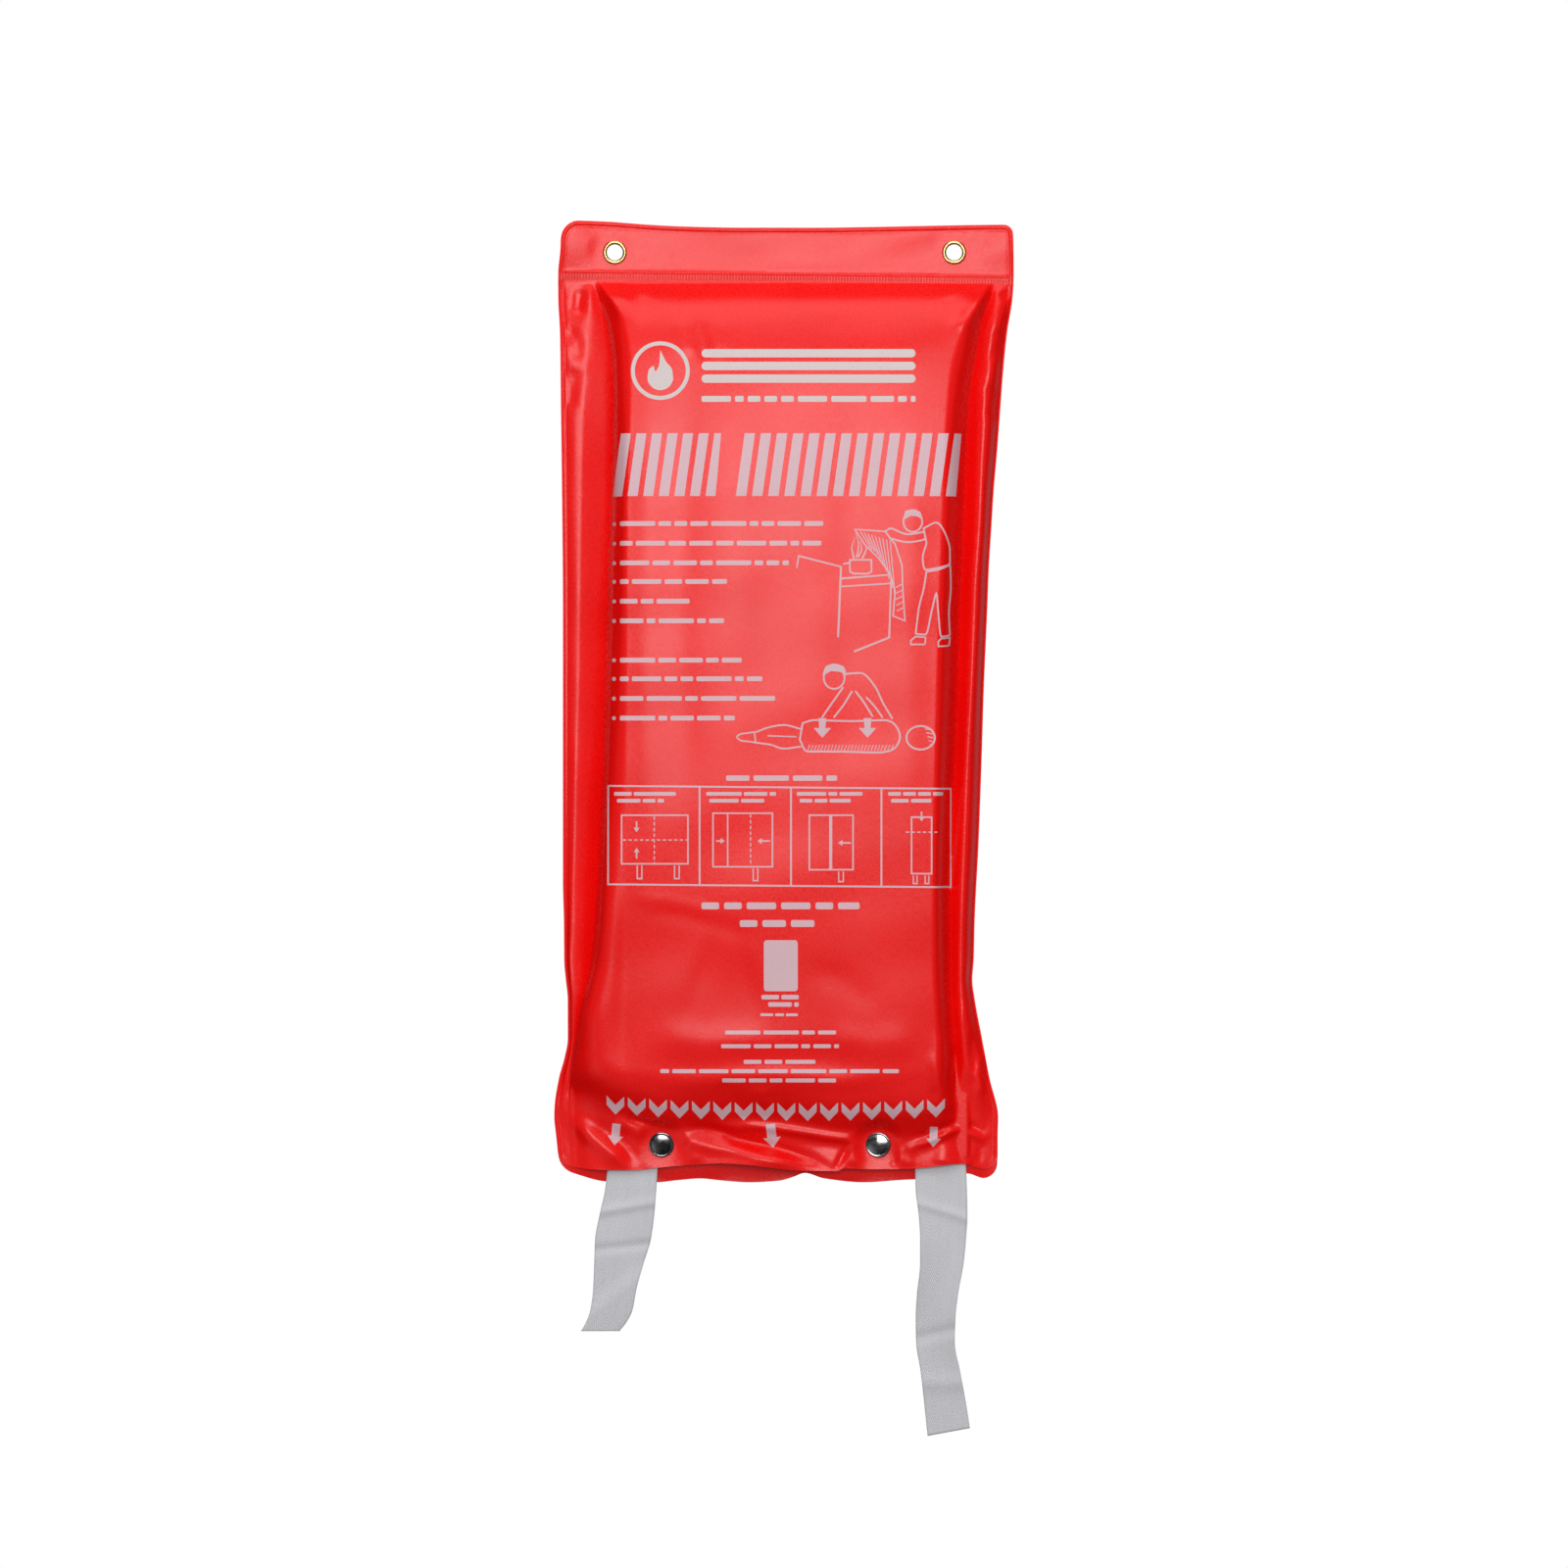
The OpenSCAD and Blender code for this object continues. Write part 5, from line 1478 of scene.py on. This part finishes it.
def lobe(d, power, strength):
    """A soft bright patch of the studio round the direction d."""
    d = Vector(d).normalized()
    dot = wmath("ADD", wmath("ADD", wmath("MULTIPLY", sp.outputs[0], d.x), wmath("MULTIPLY", sp.outputs[1], d.y)), wmath("MULTIPLY", sp.outputs[2], d.z))
    return wmath("MULTIPLY", wmath("POWER", wmath("MAXIMUM", dot, 0.0), power), strength)


sheen = wmath("ADD", wmath("ADD", lobe((-0.64, -0.64, -0.40), 22.0, 0.8), lobe((0.66, 0.66, -0.25), 22.0, 0.6)), 0.012)
nt.links.new(sheen, bg3.inputs[1])
mixg = nt.nodes.new("ShaderNodeMixShader")
nt.links.new(lp.outputs["Is Glossy Ray"], mixg.inputs[0])
nt.links.new(bg1.outputs[0], mixg.inputs[1])
nt.links.new(bg3.outputs[0], mixg.inputs[2])
nt.links.new(lp.outputs["Is Camera Ray"], mixs.inputs[0])
nt.links.new(mixg.outputs[0], mixs.inputs[1])
nt.links.new(bg2.outputs[0], mixs.inputs[2])
nt.links.new(mixs.outputs[0], out.inputs[0])


def area(name, loc, aim, size, power, col=(1, 1, 1)):
    l = bpy.data.lights.new(name, "AREA")
    l.shape, l.size, l.size_y, l.energy, l.color = "RECTANGLE", size[0], size[1], power, col
    o = bpy.data.objects.new(name, l)
    bpy.context.scene.collection.objects.link(o)
    o.location = loc
    o.rotation_euler = (Vector(aim) - Vector(loc)).to_track_quat("-Z", "Y").to_euler()
    o.visible_camera = False
    return o


mid = Vector((0, 0, -0.25))
area("key", (0.0, -2.6, 0.20), mid, (1.05, 0.9), 20.5)
area("top", (0.0, -1.15, 1.65), mid, (2.0, 1.7), 19)
area("left", (-2.0, -0.7, 0.0), mid, (0.6, 1.6), 0.5)
area("right", (2.0, -0.7, 0.0), mid, (0.6, 1.6), 0.5)
area("rear", (0.0, 2.4, 0.3), mid, (1.8, 1.6), 14)

cam_data = bpy.data.cameras.new("camera")
cam = bpy.data.objects.new("camera", cam_data)
bpy.context.scene.collection.objects.link(cam)
span, dist = 1600 * U * MM, 5.0
cam_data.sensor_width = 36.0
cam_data.lens = 36.0 * dist / span
cam.location = (float(gx(800)) * MM, -dist - 0.012, float(gz(800)) * MM)
cam.rotation_euler = (math.pi / 2, 0, 0)
cam_data.clip_end = 50
bpy.context.scene.camera = cam
bpy.context.scene.view_settings.view_transform = "Standard"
----
**Work to complete:**
Lines containing the word "scene" are to be tallied; report only the total.

**In response:**
5